3. A write to a volatile field happens-before every subsequent read of that same field. Writes and reads of volatile fields have similar memory consistency effects as entering and exiting monitors, but do not entail mutual exclusion locking.
4. A call to start on a thread happens-before any action in the started thread.
5. All actions in a thread happen-before any other thread successfully returns from a join on that thread.

reference: http://developer.android.com/reference/java/util/concurrent/package-summary.html

from my understanding 3 means: if you write (not based read result) / read is fine. if you write (based on read result, e.g., increment) / read is not fine. Since volatile "do not entail mutual exclusion locking"

Answer 5

Your MyIntegerHolder with volatile is thread safe. But AtomicInteger is preferred if you are doing concurrent program, because it also provides a lot of atomic operations.

Consider the following sequence of events:

1. Thread A sets the value to 5.
2. Thread B sets the value to 7.
3. Thread C reads the value.

It follows from the Java Language Specification that

• "1" happens-before "3"
• "2" happens-before "3"

but I don't see how it could follow from the specification that "1" happens-before "2" so I suspect that "1" doesn't happen-before "2".

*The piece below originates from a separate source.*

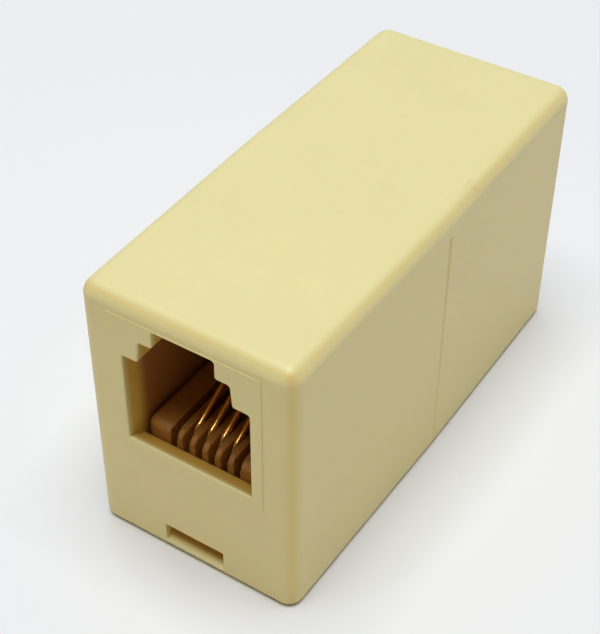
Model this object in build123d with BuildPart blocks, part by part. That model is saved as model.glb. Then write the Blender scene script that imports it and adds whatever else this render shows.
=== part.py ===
from build123d import *
import os

# Telephone inline coupler: two half shells that meet at mid-length, a contact carrier
# that slides into both of them, and four spring wires that wrap round its ends.
# X is the width, Y the length and Z the height. The origin is the middle of the base.

# Outer body, drafted from the seam at mid-length towards each end
body_length = 37.2
body_height = 21.5
seam_width = 16.55
end_width = 16.2
edge_radius = 1.1
base_edge_radius = 0.6

# Walls of a half shell
side_wall = 1.3
top_wall = 1.5
base_wall = 1.05
end_wall = 1.6
inner_corner_radius = 0.5
guide_wall = 1.0
guide_length = 13.2

# Jack opening: main part, two key steps above it, a sill that slopes inwards
jack_width = 9.75
sill_height = 9.6
sill_drop = 1.0
key_foot_width = 7.2
key_head_width = 6.9
key_rise = 1.75
latch_slot_width = 4.7
latch_slot_rise = 1.4
opening_corner_radius = 0.22
mouth_edge_radius = 0.15

# Low pad that stands round the jack opening
pad_margin = 0.9
pad_head_margin = 0.2
pad_raise = 0.05

# Snap window near the base, and the barb behind it
window_width = 4.8
window_height = 1.25
window_lip_rise = 0.4
window_lip_depth = 0.7
barb_width = 4.5
barb_height = 0.6
barb_ramp = 2.0

# Lap joint and side grooves at the seam
lap_length = 1.5
lap_thickness = 0.55
lap_clearance = 0.08
groove_head_drop = 1.8
groove_head_size = 0.2
groove_foot_size = 0.07

# Contact carrier
slide_clearance = 0.1
floor_height = 9.9
floor_thickness = 2.35
web_thickness = 1.1
bar_depth = 1.3
bar_height = 1.4
bar_setback = 0.2
stop_depth = 11.0
stop_wall = 1.4
stop_head_gap = 0.3
tooth_radius = 0.55
carrier_corner_radius = 0.6

# Contact positions and wires
jack_positions = 6
wire_count = 4
contact_pitch = 1.02
wire_diameter = 0.45
slot_clearance = 0.04
wire_setback = 0.95
wire_back_gap = 0.17
floor_groove_depth = 0.9
under_groove_cover = 0.1
guide_slot_depth = 0.9
guide_slot_head = 15.6
wire_angle = 28
wire_knee_drop = 0.45
wire_rise_radius = 1.2
wire_foot_radius = 0.45
wire_end_gap = 0.3

# Sizes worked out from the ones above
half_length = body_length / 2
ceiling = body_height - top_wall
cavity_height = ceiling - base_wall
jack_half = jack_width / 2
key_step_height = ceiling - latch_slot_rise
shoulder_height = key_step_height - key_rise
pad_width = jack_width + 2 * pad_margin
pad_foot = sill_height - pad_margin
pad_head = ceiling + pad_head_margin
end_face = Plane.XZ.offset(half_length)
carrier_width = jack_width - 2 * slide_clearance
carrier_half_length = half_length - end_wall - slide_clearance
floor_under = floor_height - floor_thickness
web_foot = base_wall + slide_clearance
bar_face = carrier_half_length - bar_setback
barb_face = bar_face - bar_depth - slide_clearance
stop_face = half_length - stop_depth
slot_width = wire_diameter + 2 * slot_clearance
comb_depth = wire_setback + wire_diameter / 2 + wire_back_gap
under_groove_depth = wire_diameter + slot_clearance + under_groove_cover
wire_front = carrier_half_length - wire_setback
wire_low = floor_under + under_groove_cover + wire_diameter / 2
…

I suspect the thread C may read 7 or 5. I think the class with the volatile keyword is not thread-safe

You are right here that "1" happens-before "3" and "2" happens-before "3". "1" does not happens-before "2", but it doesn't mean that it is not Thread-safe. The thing is that the example you provided is ambiguous. If you are saying "sets the value to 5", "sets the value to 7", "reads the value" happens sequentially, you can always read the value of 7. And it is nonsense to put them in different threads. But if you are saying that 3 threads executes concurrently without sequence, you can even get value of 0, because "reads the value" could happen first. But this is nothing with Thread-safe, there is no order expecting from the 3 actions.